- Task description:
Wherever the word "materials" shows up in a line, please copy that line.
-- start --
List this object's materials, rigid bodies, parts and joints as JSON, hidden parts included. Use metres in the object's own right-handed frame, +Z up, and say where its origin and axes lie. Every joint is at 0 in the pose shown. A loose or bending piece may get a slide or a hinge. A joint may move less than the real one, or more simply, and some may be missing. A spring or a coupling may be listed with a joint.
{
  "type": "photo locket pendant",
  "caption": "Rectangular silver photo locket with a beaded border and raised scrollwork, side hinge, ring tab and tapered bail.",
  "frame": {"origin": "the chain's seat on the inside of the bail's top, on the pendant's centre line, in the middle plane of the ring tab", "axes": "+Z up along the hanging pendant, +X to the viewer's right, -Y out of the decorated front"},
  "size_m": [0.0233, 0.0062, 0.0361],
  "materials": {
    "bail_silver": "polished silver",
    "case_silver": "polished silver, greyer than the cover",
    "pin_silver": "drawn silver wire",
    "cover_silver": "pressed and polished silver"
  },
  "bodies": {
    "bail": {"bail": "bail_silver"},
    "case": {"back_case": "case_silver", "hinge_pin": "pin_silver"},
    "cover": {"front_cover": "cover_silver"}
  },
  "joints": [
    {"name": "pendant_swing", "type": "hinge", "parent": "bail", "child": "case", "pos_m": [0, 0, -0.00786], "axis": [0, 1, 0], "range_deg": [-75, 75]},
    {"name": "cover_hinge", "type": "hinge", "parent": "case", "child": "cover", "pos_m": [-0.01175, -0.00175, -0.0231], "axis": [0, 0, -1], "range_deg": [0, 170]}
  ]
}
-- end --
- Task result:
List this object's materials, rigid bodies, parts and joints as JSON, hidden parts included. Use metres in the object's own right-handed frame, +Z up, and say where its origin and axes lie. Every joint is at 0 in the pose shown. A loose or bending piece may get a slide or a hinge. A joint may move less than the real one, or more simply, and some may be missing. A spring or a coupling may be listed with a joint.
  "materials": {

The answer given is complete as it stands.